Но у Дэвида были веские причины не торопить события. Во-первых, ему не хотелось, чтоб его воспринимали как «нового бойфренда Элтона Джона» со всеми вытекающими последствиями – вниманием прессы, шумихой. У него своя жизнь, интересная работа, и он не хотел лишаться независимости из-за личных отношений. Во-вторых, не все знали о его сексуальной ориентации. Лондонские друзья были в курсе, но семье и коллегам он ничего не сказал и не хотел, чтобы они узнали об этом из таблоидов.
Так что первые месяцы наших отношений проходили тихо и скрытно. Мы, как говорили раньше, «встречались». Время проводили в основном в доме у Холланд-парка, по утрам в будни Дэвид ехал на работу в Канэри-Уорф, а я отправлялся на студию, или занимался продвижением только что вышедшего альбома дуэтов, или снимался в клипе Don’t Go Breaking My Heart – эту версию мы записали с РуПолом[199].

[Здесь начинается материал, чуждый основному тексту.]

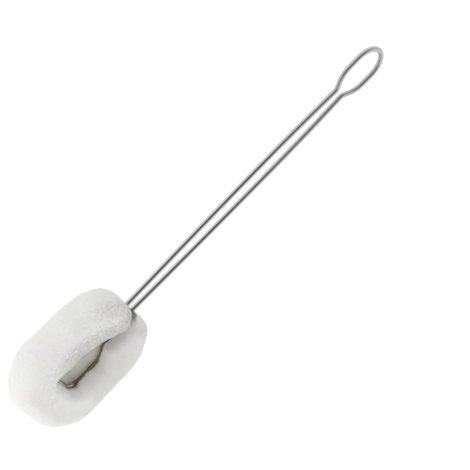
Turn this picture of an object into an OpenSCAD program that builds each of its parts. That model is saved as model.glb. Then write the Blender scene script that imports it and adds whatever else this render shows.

Впервые в клипе я выглядел счастливым. Да и чувствовал себя так же. В наших отношениях с Дэвидом было нечто особенное, и поначалу я не мог понять, что это. Но потом меня осенило: первый раз в жизни я вступил в нормальные партнерские отношения, никак не связанные с моей музыкальной карьерой и с тем, что я – Элтон Джон. По субботам мы обменивались поздравительными открытками, ведь наша первая встреча состоялась как раз в субботу. И – если вы сейчас едите, лучше не читайте следующую фразу – слушали песню группы Tony! Toni! Toné![200] It’s Our Anniversary[201]. Устраивали уютные ужины вдвоем, тайком уезжали отдыхать на выходные. На работу Дэвиду я звонил, представляясь вымышленным именем Джордж Кинг, под которым лежал в клинике. Такая секретность казалась мне романтичной. Тайная любовь! В прежние времена я держал чувства в тайне, только если их объект не отвечал мне взаимностью.